* Source excerpt *
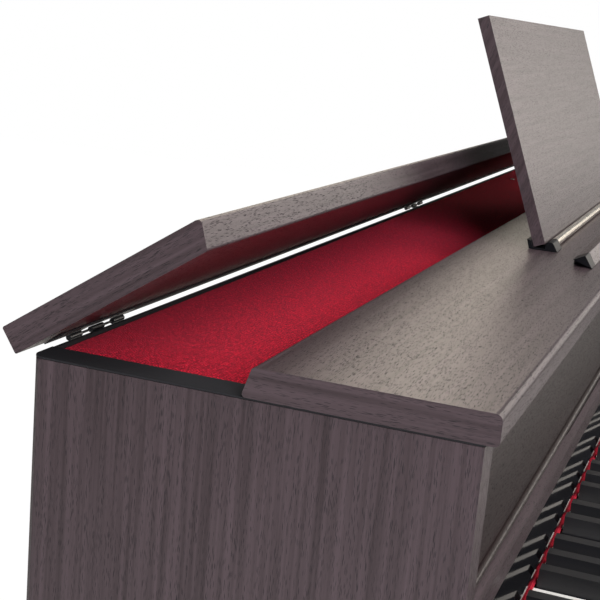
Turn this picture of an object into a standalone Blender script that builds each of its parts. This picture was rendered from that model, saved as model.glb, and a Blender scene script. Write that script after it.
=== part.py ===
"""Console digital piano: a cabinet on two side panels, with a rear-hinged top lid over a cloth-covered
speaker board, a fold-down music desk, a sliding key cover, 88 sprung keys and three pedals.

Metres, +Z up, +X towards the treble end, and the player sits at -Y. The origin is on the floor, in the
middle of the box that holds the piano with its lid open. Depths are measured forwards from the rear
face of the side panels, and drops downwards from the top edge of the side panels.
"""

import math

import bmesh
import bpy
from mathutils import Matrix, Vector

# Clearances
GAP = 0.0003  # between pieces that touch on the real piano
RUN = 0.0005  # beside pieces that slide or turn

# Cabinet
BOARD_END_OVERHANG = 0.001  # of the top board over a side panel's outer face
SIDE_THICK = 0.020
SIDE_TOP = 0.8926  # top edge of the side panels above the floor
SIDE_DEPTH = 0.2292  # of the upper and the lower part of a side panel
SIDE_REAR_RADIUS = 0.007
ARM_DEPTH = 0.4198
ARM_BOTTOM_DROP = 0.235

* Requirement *
Only a number is wanted: how many lines above include "from"?

* Answer *
4